The White House under Democrat President Joe Biden has been revealed to be allocating taxpayer funds to support a clandestine surveillance program, enabling authorities to conduct warrantless searches of Americans’ phone records. Although the program was initiated during the administration of former President Barack Obama, it has persisted under Biden with a different designation.

Initially exposed around a decade ago, the unconstitutional intelligence collection program, funded by the White House, came to light through media reports based on leaks and Freedom of Information Act (FOIA) disclosures. A recent report indicates that essentially the same secretive surveillance program, allowing law enforcement agencies to scrutinize phone company data without a warrant, continues under a new name, as reported by Breitbart.

The revelation has reignited concerns about constitutional and legal issues surrounding the expectations of privacy and protection from unreasonable, warrantless searches for the American populace.

Last week, Wired reported on a covert White House-led surveillance initiative known as Data Analytical Services (DAS), which is essentially the reincarnation of the controversial “Hemisphere” program exposed by The New York Times in 2013. While ostensibly shut down after the initial revelations, the program has apparently been revived under President Biden.

Operated in collaboration with AT&T, the DAS program has received over $6 million in taxpayer-funded grant funds from the White House over the past decade. DAS employs a technique called “chain analysis,” enabling law enforcement agencies at various levels—local, state, tribal, and federal—to collect phone records and data on nearly every individual within and beyond the United States, without their knowledge or consent.

Originally designed to target individuals involved in the illicit drug trade, leaked documents indicate that the Data Analytical Services (DAS) program has been utilized for various other law enforcement purposes. Exploiting a perceived “loophole,” the White House leverages the program to allow police access to information on both criminal suspects and innocent individuals without the need for specific warrant applications that might face rejection from a judge.

Although documents suggested the purported shutdown of the Hemisphere program by then-President Obama in response to the initial Times report, the program persisted under a new name, funded secretly by the Biden administration.

Beyond concerns about privacy violations and warrantless searches, the covert nature of the program has sparked apprehension due to the absence of congressional oversight or independent federal review. Furthermore, the White House is not obligated to respond to Freedom of Information Act (FOIA) requests related to the DAS program.

Wired’s report closely followed a public letter from Senator Ron Wyden (D-OR) to Attorney General Merrick Garland, addressing concerns about the DAS program. The letter urged the Department of Justice to release as much information about the program as possible.
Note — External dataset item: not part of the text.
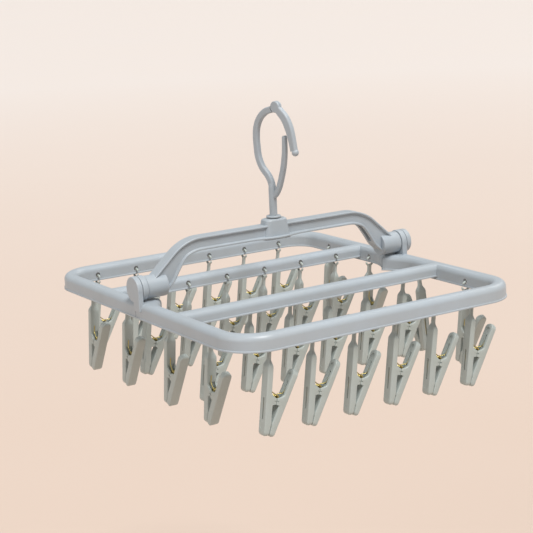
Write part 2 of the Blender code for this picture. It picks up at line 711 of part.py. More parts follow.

“I have serious concerns about the legality of this surveillance program, and the materials provided by the DOJ contain troubling information that would justifiably outrage many Americans and other members of Congress,” the Democratic senator wrote.

“While I have long defended the government’s need to protect classified sources and methods, this surveillance program is not classified and its existence has already been acknowledged by the DOJ in federal court,” he added.

“The public interest in an informed debate about government surveillance far outweighs the need to keep this information secret.”

In another section of the letter, Senator Wyden highlighted the vast repository of phone records spanning multiple decades, accessible to law enforcement without a warrant through the DAS program. He remarked, “The scale of the data available to and routinely searched for the benefit of law enforcement under the Hemisphere Project is stunning in its scope.” Wyden pointed out that law enforcement sources had likened it to “AT&T’s Super Search Engine” and dubbed it as “Google on Steroids.”

In early November, Senator Wyden, along with Senator Mike Lee (R-UT) and other bipartisan and bicameral supporters, unveiled the Government Surveillance Reform Act. This legislative initiative appears to address and rectify concerns raised about the DAS program and other questionable federal surveillance programs.

“Americans know that it is possible to confront our country’s adversaries ferociously without throwing our constitutional rights in the trash can,” Wyden said at the time.

“But for too long surveillance laws have not kept up with changing times.

“Our bill continues to give government agencies broad authority to collect information on threats at home and abroad, including the ability to act quickly in emergencies and settle up with the court later.

“But it creates much stronger protections for the privacy of law-abiding Americans, and restores the warrant protections that are at the heart of the Fourth Amendment.”